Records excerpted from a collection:
◇ ◇ ◇
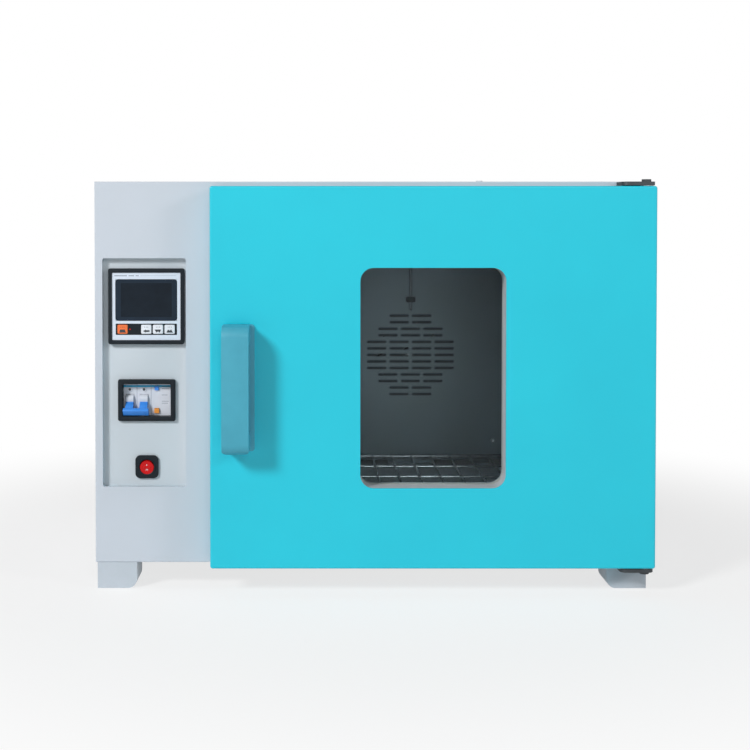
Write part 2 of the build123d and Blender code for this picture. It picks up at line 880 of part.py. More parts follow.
def controller_bezel():
    """The controller's square frame."""
    ring = centred(controller_x, controller_z, controller_size, controller_size, bezel_corner)
    ring -= centred(controller_x, controller_z, face_w + 2 * panel_gap, face_h + 2 * panel_gap)
    frame = along_y(ring, (y_bezel, y_tray))
    return chamfer(frame.edges().group_by(Axis.Y)[0], bezel_corner / 4)


def controller_face():
    """The face plate, open for the display and the keys, with a shallow channel along the keys."""
    y = (y_bezel + face_sink, y_bezel + face_sink + face_t)
    key_z = controller_z - key_down
    face = centred(controller_x, controller_z, face_w, face_h)
    for x in key_places():
        face -= centred(x, key_z, key_w + 2 * key_gap, key_h + 2 * key_gap)
    plate = along_y(face, y)
    gap = 2 * panel_gap
    screen = centred(controller_x, controller_z + display_up, display_w + gap, display_h + gap)
    plate -= along_y(screen, (y[0], y[0] + display_t))
    channel = centred(controller_x, key_z, display_w, key_strip_h)
    return plate - along_y(channel, (y[0], y[0] + key_strip_sink))


def controller_display():
    """The dark display window, seated in the face plate."""
    y = y_bezel + face_sink
    screen = centred(controller_x, controller_z + display_up, display_w, display_h, bezel_corner)
    return along_y(screen, (y, y + display_t))


def controller_housing():
    """The controller's body behind the tray, with its board at the front."""
    case = centred(controller_x, controller_z, controller_body, controller_body, bezel_corner)
    board = centred(controller_x, controller_z, face_w, face_h)
    well = centred(controller_x, controller_z - display_up / 2, display_w, face_h - display_up)
    face_back = y_bezel + face_sink + face_t
    board_y = y_bezel + face_sink - key_proud + key_l + 2 * key_travel
    body = along_y(case, (y_tray, y_tray + housing_d)) + along_y(board, (board_y, y_tray))
    return body + along_y(board - well, (face_back, y_tray))


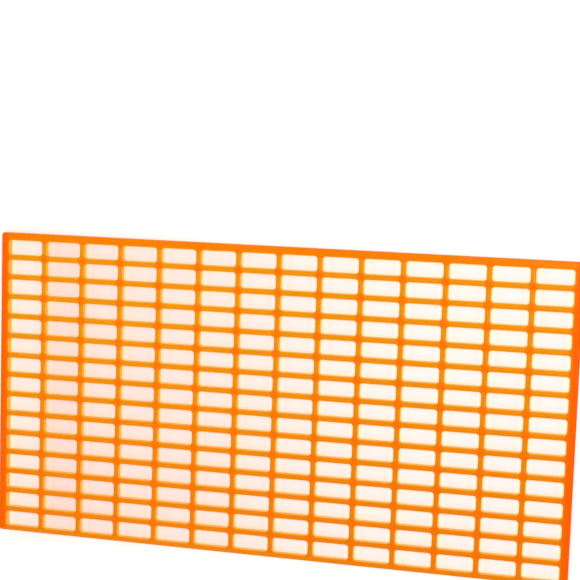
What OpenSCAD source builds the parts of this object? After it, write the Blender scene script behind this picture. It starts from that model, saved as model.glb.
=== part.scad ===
// Queen excluder: a flat moulded lattice with slots that worker bees pass
// and the wider queen does not.
//
// The lattice lies in the XY plane with +Z up. X runs along the slots and
// along the long side of the lattice, Y runs across the slots. The origin is
// at the middle of the outline, in the plane of the rims' undersides.
// Every bar's top is flush with the rims' tops; the end rims and the top rim
// reach lower than the bars, so that the lattice rests on them.
// All sizes are in millimetres.

/* [Slots] */
// Width of a slot, which is the gauge that holds the queen back
slot_w = 4.1; // [4.1:0.05:4.4]
// Length of a slot
slot_l = 9.95; // [8:0.05:14]
// Radius in the corners of a slot
slot_r = 0.8; // [0.3:0.05:1.2]
// Number of slots along the lattice
slots_x = 14; // [2:1:20]
// Number of slots across the lattice
slots_y = 15; // [2:1:20]

/* [Bars] */
// Width of a slot bar, between two rows of slots
slot_bar_w = 1.55; // [1.2:0.05:2.5]
// Width of a cross bar, between two slots of one row
cross_bar_w = 1.5; // [1.2:0.05:2.5]
// Thickness of the bars
bar_t = 1.6; // [1.4:0.1:2.4]

/* [Rims] */
// Width of the left and right rims
end_rim_w = 2.35; // [1.6:0.05:4]
// Width of the top rim
top_rim_w = 2.15; // [1.4:0.05:4]
// Width of the bottom rim, which is no heavier than a bar
bottom_rim_w = 1.5; // [1.2:0.05:4]
// Thickness of the left, right and top rims
rim_t = 2.4; // [2.4:0.1:3.2]
// Radius of the outline's four corners, in plan
outline_r = 0.8; // [0.3:0.1:1.2]

/* [Hidden] */
$fn = 48;

// Pitches of the grid of slots
pitch_x = slot_l + cross_bar_w;
pitch_y = slot_w + slot_bar_w;

// The field of slots, rim to rim
field_x = slots_x * slot_l + (slots_x - 1) * cross_bar_w;
field_y = slots_y * slot_w + (slots_y - 1) * slot_bar_w;

// The outline
size_x = field_x + 2 * end_rim_w;
size_y = field_y + top_rim_w + bottom_rim_w;

// The rims differ in width, so the field's middle is off the outline's middle
field_mid_y = (bottom_rim_w - top_rim_w) / 2;
field_top = field_mid_y + field_y / 2;
field_bottom = field_mid_y - field_y / 2;

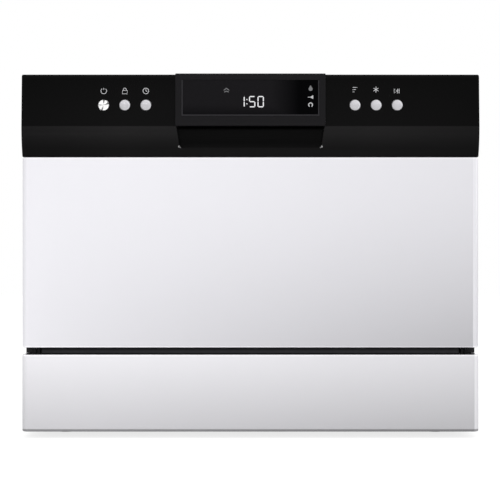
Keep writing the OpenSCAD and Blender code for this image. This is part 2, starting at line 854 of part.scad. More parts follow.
module rack() {
    side_lean = atan2(rim_x - rack_x, rim_z - rack_floor);
    front_lean = atan2(rack_front - rim_front, rim_z - rack_floor);
    rear_lean = atan2(rim_rear - rack_rear, rim_z - rack_floor);
    rise = rim_z - rack_floor - wire - 0.2;
    low = rack_floor + wire + 0.1;
    depth = rack_rear - rack_front;
    color("#8f9296") {
        translate([-rack_x, rack_front, rack_floor]) wire_grid([2 * rack_x, depth], 14, 10, wire);
        both_sides() rack_wall([rack_x + 1.5, rack_front, low], 90, side_lean,
            [depth + 10, rise / cos(side_lean)], 12, rack_front - rim_front);
        rack_wall([-rack_x, rack_front, low], 0, front_lean, [2 * rack_x, rise / cos(front_lean)], 14);
        rack_wall([rack_x, rack_rear, low], 180, rear_lean, [2 * rack_x, rise / cos(rear_lean)], 14);
        for (x = [-190, -130, -70, -10], i = [0 : 7])
            rod_z(wire / 2, low, low + 52, x, rack_front + 40 + 32 * i, $fn = 8);
    }
}

// Moulded pieces on the rack's rim: four wheel carriers and four clips for the cup shelves
module rack_fittings() {
    color("#d2d3d5") both_sides() {
        for (y = [mid_axle_y, rear_axle_y]) {
            block([rim_x + 6, y - 13, rail_z - 12], [rail_in - 4, y + 13, rim_z + 3]);
            block([rim_x - 4, y - 13, rim_z + 0.4], [rail_in - 4, y + 13, rim_z + 3]);
            rod_x(2.5, rail_in - 5, tub_x - 2, y, rail_z);
        }
        for (y = shelf_clips) difference() {
            union() {
                block([rim_x - 5, y - 5, rim_z + 0.4], [rim_x + 9, y + 5, shelf_z + 4]);
                block([rim_x + 6, y - 5, rim_z - 8], [rim_x + 9, y + 5, rim_z + 1]);
            }
            rod_y(shelf_rod_r + run_gap, y - 6, y + 6, rim_x, shelf_z);
        }
    }
}

module wheel_pair(y) {
    color("#e1e1e2") both_sides() difference() {
        rod_x(wheel_r, rail_in + 1.5, rail_in + 7.5, y, rail_z);
        rod_x(2.5 + run_gap, rail_in, rail_in + 9, y, rail_z);
        for (i = [0 : 4]) translate([0, y, rail_z]) rotate([72 * i, 0, 0])
            rod_x(1.2, rail_in, rail_in + 9, 5.2, 0);
    }
}

module cup_shelf() {
    inner = rim_x - shelf_w;
    low = shelf_z - 1.5;
    bar_y = [shelf_front, -78, -44, -10, 24, 58, 92, shelf_rear - 3];
    color("#8f9296") {
        rod_y(shelf_rod_r, shelf_front, shelf_rear, rim_x, shelf_z);
        for (y = bar_y) block([inner, y, low], [rim_x, y + 3, low + 3]);
        for (x = [inner, inner + 32, inner + 64])
            block([x, shelf_front, low], [x + 3, shelf_rear, low + 3]);
    }
}

module cup_shelf_right() {
    cup_shelf();
}

module cup_shelf_left() {
    mirror([1, 0, 0]) cup_shelf();
}

module cutlery_basket() {
    lo = [45, -120, rack_floor + wire + 0.4];
    hi = [122, 60, 300];
    wall = 2;
    mid_x = (lo.x + hi.x) / 2;
    mid_y = (lo.y + hi.y) / 2;
    cell = (hi.y - lo.y - wall) / 3;
    grip = 2;
    grip_w = 34;
    slot = 3;
    slot_pitch = 9.2;
    slot_edge = 4.2;
    color("#b9bbbe") {
        difference() {
            block(lo, hi);
            for (x = [lo.x + wall, mid_x + wall / 2], i = [0 : 2]) {
                y = lo.y + wall + cell * i;
                block([x, y, lo.z + wall], [x + (hi.x - lo.x - 3 * wall) / 2, y + cell - wall, hi.z + 1]);
            }
            for (x = [lo.x, hi.x - wall], i = [0 : 2], j = [0 : 5], k = [0 : 2]) {
                y = lo.y + wall + cell * i + slot_edge + slot_pitch * j;
                z = lo.z + 10 + 34 * k;
                block([x - 1, y, z], [x + wall + 1, y + slot, z + 26]);
            }
            for (i = [0 : 2], j = [0 : 5]) {
                y = lo.y + wall + cell * i + slot_edge + slot_pitch * j;
                block([lo.x + 8, y, lo.z - 1], [hi.x - 8, y + slot, lo.z + wall + 1]);
            }
        }
        difference() {
            block([mid_x - grip, mid_y - grip_w, hi.z - 1], [mid_x + grip, mid_y + grip_w, hi.z + 27]);
            block([mid_x - 2 * grip, mid_y - grip_w + 7, hi.z + 3], [mid_x + 2 * grip, mid_y + grip_w - 7, hi.z + 20]);
        }
    }
}

places = button_places();

base_tray();
kick_plate();
sill_bar();
left_side_panel();
right_side_panel();
top_cover();
rear_panel();
cabinet_screws();
tub();
door_seal();
rack_rails();
sump();
filter_plate();
wash_pump();
drain_pump();
flow_heater();
inlet_valve();
inlet_pipe();
air_break();
drain_pipe();
drain_spigot();
cord_gland();
power_board();
hinge_brackets();
door_springs();
latch_keeper();
door_skin();
control_panel();
door_liner();
display_bezel();
display_window();
control_board();
hinge_arms();
sill_seal();
dispenser_housing();
latch_housing();
dispenser_lid();
rinse_aid_cap();
latch_hook();
button(places[2]);  // power_button
button(places[1]);  // lock_button
button(places[0]);  // delay_button
button(places[3]);  // program_button
button(places[4]);  // function_button
button(places[5]);  // start_button
rack();
rack_fittings();
wheel_pair(mid_axle_y);  // rack_wheels_mid
wheel_pair(rear_axle_y);  // rack_wheels_rear
cup_shelf_left();
cup_shelf_right();
cutlery_basket();
spray_arm();
filter_cylinder();
leak_float();
wash_impeller();
foot([-foot_x, foot_front]);  // foot_front_left
foot([foot_x, foot_front]);  // foot_front_right
foot([-foot_x, foot_rear]);  // foot_rear_left
foot([foot_x, foot_rear]);  // foot_rear_right
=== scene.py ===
"""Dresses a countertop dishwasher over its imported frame: sheets, panel, wires, fittings and finishes.

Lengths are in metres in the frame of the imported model: +Z is up, the front faces -Y, and the origin
is on the floor under the middle of the machine.
"""
import json
import logging
import math
from collections.abc import Iterable, Sequence
from dataclasses import dataclass, replace
from enum import Enum

import bmesh
import bpy
from mathutils import Matrix, Quaternion, Vector

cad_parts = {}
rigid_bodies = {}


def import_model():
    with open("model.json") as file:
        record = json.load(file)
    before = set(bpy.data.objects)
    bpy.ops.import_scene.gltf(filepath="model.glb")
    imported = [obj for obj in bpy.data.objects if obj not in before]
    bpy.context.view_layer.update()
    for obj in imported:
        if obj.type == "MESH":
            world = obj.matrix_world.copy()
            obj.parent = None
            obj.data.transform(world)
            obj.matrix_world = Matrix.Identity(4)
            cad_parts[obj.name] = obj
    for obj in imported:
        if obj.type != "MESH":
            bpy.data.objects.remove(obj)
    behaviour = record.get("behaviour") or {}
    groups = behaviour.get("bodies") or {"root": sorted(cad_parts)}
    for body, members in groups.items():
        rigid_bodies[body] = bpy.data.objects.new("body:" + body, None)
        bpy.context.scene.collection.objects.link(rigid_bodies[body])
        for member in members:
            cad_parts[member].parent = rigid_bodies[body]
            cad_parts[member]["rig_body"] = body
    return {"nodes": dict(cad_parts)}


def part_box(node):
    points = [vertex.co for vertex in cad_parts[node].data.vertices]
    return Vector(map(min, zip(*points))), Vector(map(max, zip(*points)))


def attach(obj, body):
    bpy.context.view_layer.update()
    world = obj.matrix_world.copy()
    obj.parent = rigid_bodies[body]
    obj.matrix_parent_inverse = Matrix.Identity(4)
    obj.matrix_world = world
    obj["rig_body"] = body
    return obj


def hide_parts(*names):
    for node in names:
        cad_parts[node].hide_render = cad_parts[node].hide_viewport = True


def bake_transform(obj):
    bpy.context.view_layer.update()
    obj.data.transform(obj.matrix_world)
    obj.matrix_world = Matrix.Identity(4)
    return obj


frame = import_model()

Pair = tuple[float, float]
Triple = tuple[float, float, float]
Opening = tuple[Pair, Pair]
Box = tuple[Triple, Triple]
Points = Sequence[Sequence[float]]
Socket = bpy.types.NodeSocket
Edge = bmesh.types.BMEdge
Vert = bmesh.types.BMVert
MM = 0.001
MERGE = 0.002 * MM
HAIR = 0.02 * MM
LEVEL = 0.05 * MM
FLAT = math.radians(0.6)
SHARP = math.radians(33)
LATCH_SLOT = ((-10 * MM, 423 * MM), (10 * MM, 432.5 * MM))
log = logging.getLogger("dishwasher")


class Axis(Enum):
    """A direction of the frame that an outline is carried along."""

    X = (1, 0, 0)
    Y = (0, 1, 0)

    def point(self, across: Pair, depth: float) -> Vector:
        """Places a point by its two coordinates across the axis and the one along it."""
        return Vector((depth, *across) if self is Axis.X else (across[0], depth, across[1]))


class Side(Enum):
    """One hand of the machine, seen from its front."""

    LEFT = -1
    RIGHT = 1


class Keep(Enum):
    """What is kept of two forms that meet."""

    BOTH = "UNION"
    REST = "DIFFERENCE"
    SHARED = "INTERSECT"


def mm(*sizes: float) -> tuple[float, ...]:
    """Turns millimetres into metres."""
    return tuple(size * MM for size in sizes)


def flat(*points: Pair) -> list[Pair]:
    """Turns the points of an outline from millimetres into metres."""
    return [mm(*point) for point in points]


def linear(channel: float) -> float:
    """Turns one display channel, from 0 to 255, into scene light."""
    share = channel / 255
    return share / 12.92 if share <= 0.04045 else ((share + 0.055) / 1.055) ** 2.4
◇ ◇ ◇
(STATED GOAL):
Everything from the line containing "base_tray();" down to the line containing "imported = [obj" should be repeated exactly, with both end lines kept and no other lines added.

(SOLUTION FOR THIS EXERCISE):
base_tray();
kick_plate();
sill_bar();
left_side_panel();
right_side_panel();
top_cover();
rear_panel();
cabinet_screws();
tub();
door_seal();
rack_rails();
sump();
filter_plate();
wash_pump();
drain_pump();
flow_heater();
inlet_valve();
inlet_pipe();
air_break();
drain_pipe();
drain_spigot();
cord_gland();
power_board();
hinge_brackets();
door_springs();
latch_keeper();
door_skin();
control_panel();
door_liner();
display_bezel();
display_window();
control_board();
hinge_arms();
sill_seal();
dispenser_housing();
latch_housing();
dispenser_lid();
rinse_aid_cap();
latch_hook();
button(places[2]);  // power_button
button(places[1]);  // lock_button
button(places[0]);  // delay_button
button(places[3]);  // program_button
button(places[4]);  // function_button
button(places[5]);  // start_button
rack();
rack_fittings();
wheel_pair(mid_axle_y);  // rack_wheels_mid
wheel_pair(rear_axle_y);  // rack_wheels_rear
cup_shelf_left();
cup_shelf_right();
cutlery_basket();
spray_arm();
filter_cylinder();
leak_float();
wash_impeller();
foot([-foot_x, foot_front]);  // foot_front_left
foot([foot_x, foot_front]);  // foot_front_right
foot([-foot_x, foot_rear]);  // foot_rear_left
foot([foot_x, foot_rear]);  // foot_rear_right
=== scene.py ===
"""Dresses a countertop dishwasher over its imported frame: sheets, panel, wires, fittings and finishes.

Lengths are in metres in the frame of the imported model: +Z is up, the front faces -Y, and the origin
is on the floor under the middle of the machine.
"""
import json
import logging
import math
from collections.abc import Iterable, Sequence
from dataclasses import dataclass, replace
from enum import Enum

import bmesh
import bpy
from mathutils import Matrix, Quaternion, Vector

cad_parts = {}
rigid_bodies = {}


def import_model():
    with open("model.json") as file:
        record = json.load(file)
    before = set(bpy.data.objects)
    bpy.ops.import_scene.gltf(filepath="model.glb")
    imported = [obj for obj in bpy.data.objects if obj not in before]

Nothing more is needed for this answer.